__Set task__.
Please copy the lines below exactly, from the first one through the line showing "WHITE = (1, 1, 1, 1)".
┄┄┄┄┄┄
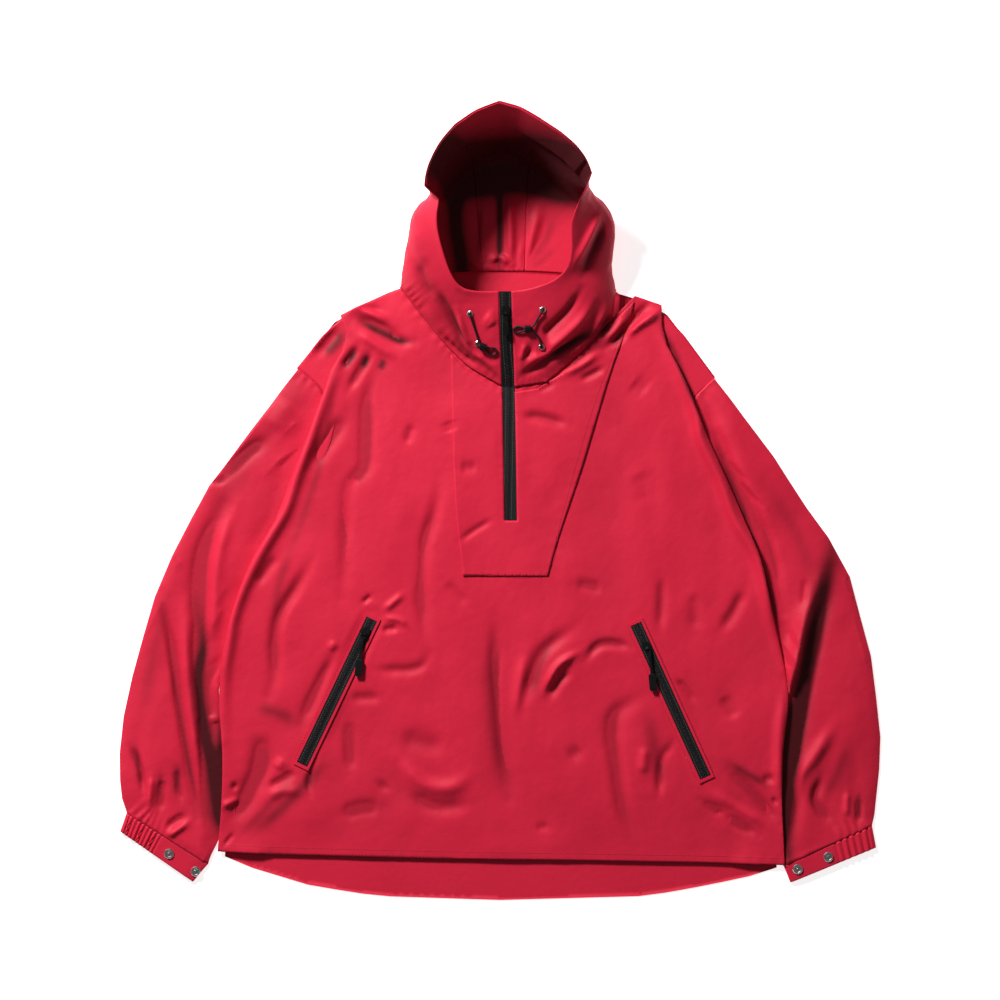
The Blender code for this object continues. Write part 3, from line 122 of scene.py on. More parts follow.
# ---- the stage, in metres ----
SENSOR_WIDTH = 36  # mm
VIEW_CENTRE_Y = 0.0087
FLOOR_REACH, FLOOR_DROP = 6, 0.0005
FLOOR_TONE, FLOOR_GLOW = (0.93, 0.93, 0.93, 1), 0.75
KEY_PLACE, KEY_SIZE = (-1.45, 1.95, 1.75), 0.6
WHITE = (1, 1, 1, 1)

# ---- lines on the garment that its relief follows or keeps clear of ----
FRONT_ZIP = ((13, -17), (11.5, 82), (10, 152))
POCKET_ZIPS = (((-159, -139), (-245, -318)), ((168, -145), (254, -334)))
NECK_SEAMS = (
    ((-120, 274), (-101, 245), (-73, 208), (-41, 182), (-20, 164), (4, 151)),
    ((20, 151), (46, 152), (72, 172), (113, 206), (138, 235)),
)
ARMHOLES = (((-246, 170), (-218, 151)), ((266, 162), (241, 137)))
# where each sleeve meets its cuff
CUFF_SEAMS = (((-461, -374), (-441, -394), (-416, -404)), ((416, -414), (440, -403), (458, -396)))
INNER_SEAM = ((-56, 284), (-25, 290), (6, 294), (37, 295), (70, 294))
PLACKET_EDGE = ((-46, -85), (56, -85), (79, -10), (114, 112), (150, 210))
HEM = ((-350, -427), (-253, -431), (-100, -435), (74, -438), (245, -441), (350, -444))
# where the hem stands off the back: x, half width and height
HEM_LIFTS = ((-307, 26, 3.4), (-180, 30, 1.2), (12, 36, 3.0), (150, 30, 1.0), (300, 30, 1.6))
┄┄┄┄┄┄
__Worked solution__.
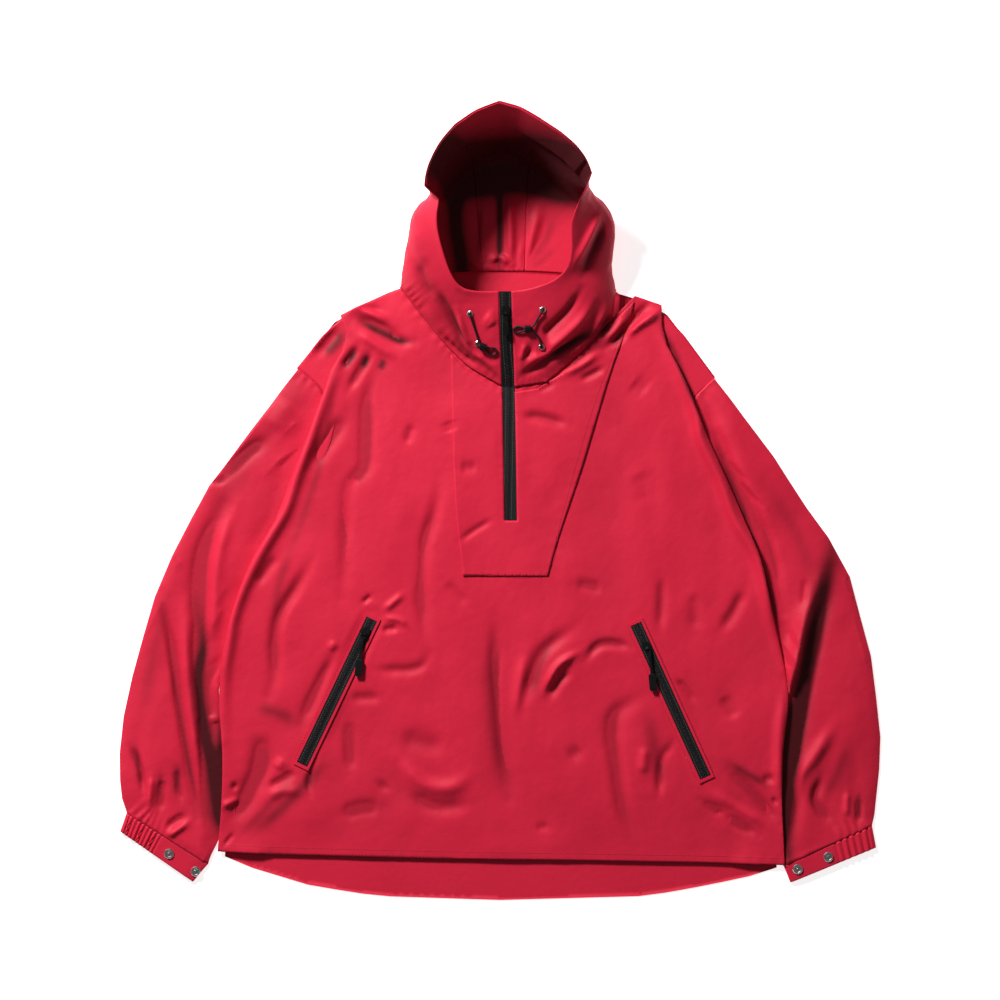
The Blender code for this object continues. Write part 3, from line 122 of scene.py on. More parts follow.
# ---- the stage, in metres ----
SENSOR_WIDTH = 36  # mm
VIEW_CENTRE_Y = 0.0087
FLOOR_REACH, FLOOR_DROP = 6, 0.0005
FLOOR_TONE, FLOOR_GLOW = (0.93, 0.93, 0.93, 1), 0.75
KEY_PLACE, KEY_SIZE = (-1.45, 1.95, 1.75), 0.6
WHITE = (1, 1, 1, 1)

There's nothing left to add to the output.